I sometimes see organisations attempt to climb the DevOps mountain in one large step. They plan big. They start big. The execute big. It is a big play all over. But when it comes to DevOps, bigger is not better. 

DevOps impacts developers, operations, testing – and of course, the business. Starting big puts pressure on all these areas.

Developers

There is a learning curve for engineers who are used to cutting Java code and then need to get adjusted to a DevOps platform such as Docker or Kubernetes. Training and time are needed for the dev team to achieve productivity with a new toolset. And developers are a valuable resource that are not at their most effective when troubleshooting a server issue. Moving a lot of developers into DevOps, quickly, is an expensive exercise. Don’t make big DevOps moves unless you are ready to face disrupted developers, and likely resignations.

IT Operations

Many IT departments struggle to keep pace with environment changes, even in organisations with minimal automation and (relatively) infrequent change cycles. DevOps puts the pressure on IT Ops to speed up the pace of change, and frequently this leads to undetected human errors that cause larger issues at a later stage. Change processes get discarded or bypassed as roadblocks, but aren’t replaced with any other check or balance. Increased Configuration Drift is a particularly common negative outcome of faster paces of change without the correct monitoring and management.

Testing

DevOps shifts testing responsibility away from a designated testing teams or specific individuals to a shared responsibility model – backed by automation. This can displace people who were in specialist testing roles, who don’t fit well into the new way of working. Getting rid of testers is not the answer, either: it takes time for any new testing workflow to become productive and effective. DevOps can be the best thing that ever happened to your testing function, or the worst – depending on how big you go to start with.

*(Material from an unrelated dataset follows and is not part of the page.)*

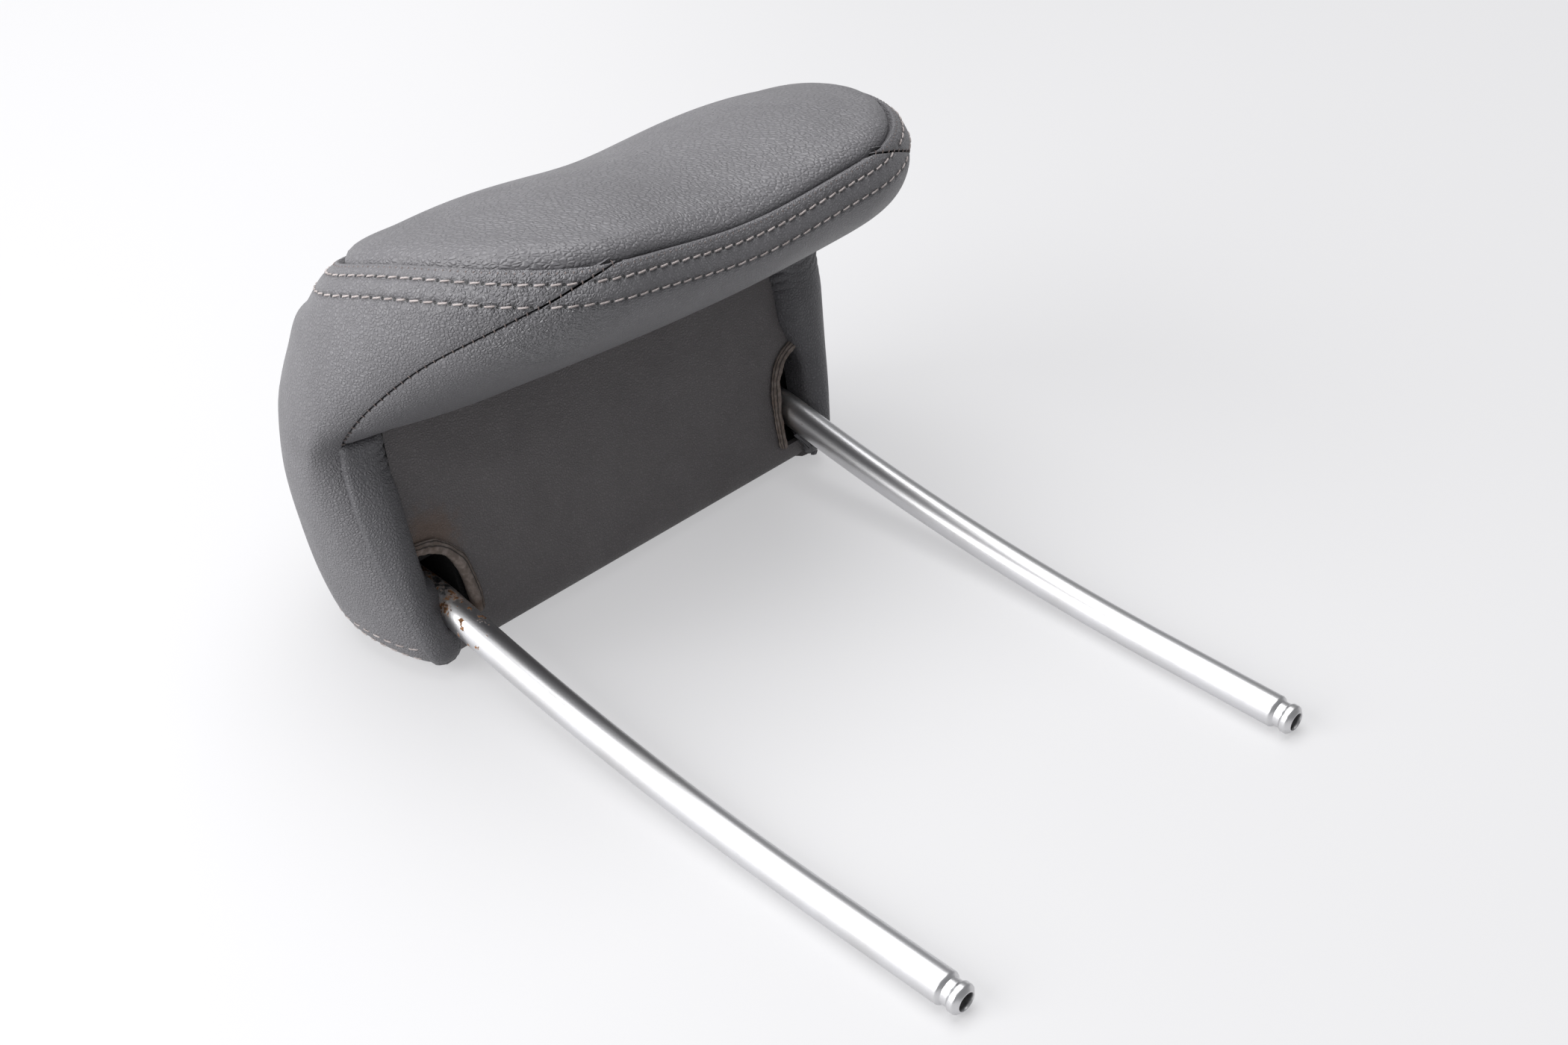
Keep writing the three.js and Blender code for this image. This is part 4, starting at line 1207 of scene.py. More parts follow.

Clients, users…the Business

If your business regards DevOps as ‘an IT thing’, and believe they do not need to change as well, your DevOps initiative mustn’t start off big. The business needs time to learn and adjust to the new world that DevOps brings them. If you start too big, it will fail hard and IT will be blamed. And good luck getting the next DevOps change off the ground after that.

A DevOps initiative will always encounter resistance to change. DevOps will end up off the rails if you go too big: avoid the disaster by starting slowly and deliberately.

Know the goals. Know the scope. Know where you are going. Know how you will get there. Work through challenges. Achieve small success. Build on this success. Once you have witnessed predictable success, then build and scale.